México es un país que ha hecho de la inteligencia un exilio. La expulsa de sus aulas, la arrincona en sus laboratorios, la reduce a un trámite burocrático en oficinas llenas de papeles polvosos y computadoras de otras décadas. Aquí la ciencia no es una prioridad, es un estorbo. Un ruido molesto en la maquinaria de la política, un tema incómodo que nadie quiere discutir mientras el país se ahoga en su propia indolencia. Y nada lo deja más claro que el vergonzoso espectáculo de nuestra deuda con el CERN, el Consejo Europeo para la Investigación Nuclear, reventada en días pasados.
El CERN no es cualquier cosa. No es un congreso, no es un trámite, no es una cátedra olvidada en una universidad pública sin recursos. Es un centro de investigación donde el mundo descifra los secretos del universo.
En el Gran Colisionador de Hadrones, ese túnel de veintisiete kilómetros, enterrado bajo la frontera de Francia y Suiza, se estrellan partículas subatómicas a velocidades cercanas a la luz. Se recrea el Big Bang. Se busca el origen de la materia, el peso de lo invisible, la sustancia del todo. Ahí, en la cuna del conocimiento moderno, había mexicanos. Físicos de la BUAP, del Cinvestav, de la UNAM. Poblanos, chilangos, sinaloenses, guanajuatenses, genios en el lugar correcto, pero del país equivocado.
Y entonces México hizo lo que México siempre hace. Dejó de pagar. Durante los últimos cuatro años el gobierno acumuló deudas con desidia. Se debe tanto que el CERN está considerando la opción de echarnos, de sacarnos de la historia de la física de partículas con la misma indiferencia con la que un casero cambia la chapa de un inquilino moroso. ¿Alguien más estaba en la lista de deudores junto con nosotros? Ucrania. Un país en guerra.
Entonces —el viernes pasado— vino la respuesta oficial. Tibia. Predecible. La nueva secretaria de ciencia, Rosaura Ruiz, de la nueva Secretaría de Ciencia, Humanidades, Tecnología e Innovación (SECIHTI), dijo que lo están viendo. Que harán todo lo posible para solucionarlo. Que están en negociaciones. Lo de siempre. Palabras sin acción, ruido sin significado. No hubo fechas. No hubo montos. No hubo compromiso de parte del sexenio de la presidenta científica.
Lo trágico es que este desprecio por la ciencia no es un error administrativo, no es un olvido casual.

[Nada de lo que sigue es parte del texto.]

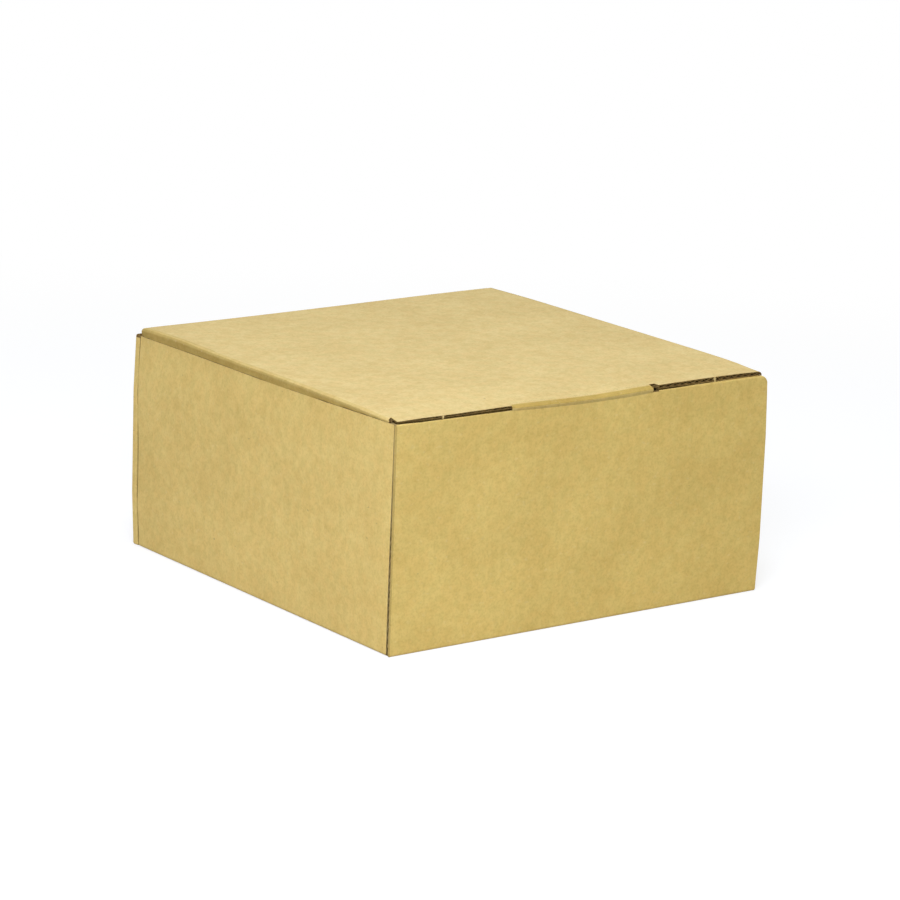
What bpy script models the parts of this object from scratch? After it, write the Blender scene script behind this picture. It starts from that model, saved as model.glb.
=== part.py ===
"""Corrugated mailer box: a tray with glued corners and a hinged lid that tucks in on three sides.

Units are metres, +Z is up, the origin is the centre of the underside.
The front wall faces -Y and the lid is hinged along the top of the rear wall at +Y.
"""

import bpy
import bmesh
from math import cos, pi, radians, sin, sqrt, tan
from mathutils import Matrix, Vector

# Overall size of the erected box, measured over the outer faces.
WIDTH = 0.158
DEPTH = 0.158
WALL_HEIGHT = 0.0775

# The sheet and the running gap between pieces that touch.
BOARD = 0.0016
GAP = 0.0003

# Outer radius where the sheet is folded, and of the cut edges.
FOLD_RADIUS = 0.0012
EDGE_RADIUS = 0.0002

# The short crease in the middle of the rear edge that carries the lid.
CREASE_WIDTH = 0.063
CREASE_RADIUS = 0.0009

# Outer radius of the lid's three bends, and its cut corners beside the tuck flap.
BEND_RADIUS = 0.0012
LID_CORNER_LENGTH = 0.004
LID_CORNER_WIDTH = 0.003

# Tuck flap along the front of the lid, a little narrower than the space between the corner flaps.
TUCK_SIDE_CLEARANCE = 0.0015
TUCK_LENGTH = 0.050
TUCK_CORNER_RADIUS = 0.010
TUCK_LEAN = radians(10)

# Wings along the sides of the lid, with slanted ends.
WING_LENGTH = 0.026
WING_SET_BACK = 0.0071
WING_CORNER_RADIUS = 0.006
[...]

La anterior titular del puesto, María Elena Álvarez-Buylla regresó 22 mil millones de presupuesto y fideicomisos a la Federación para “proyectos prioritarios”, es decir las obras faraónicas de AMLO.
El conocimiento es lo único que queda cuando el ruido se disuelve. Es lo que sobrevive a las crisis, a los discursos, a las estatuas derribadas de los caudillos en turno. Lo que hace que un país no sea solo un territorio, no sea solo una acumulación de hombres y mujeres persiguiendo su propia sombra.
Si un país tiene 70 asesinatos y 30 desapariciones diarias quizá sí está en una guerra —civil— y se nos debiera dispensar el cobro. Con qué pena nos han de ver los ucranianos. Hemos decidido no valorar la inteligencia porque colectivamente nos encanta hacernos pendejos.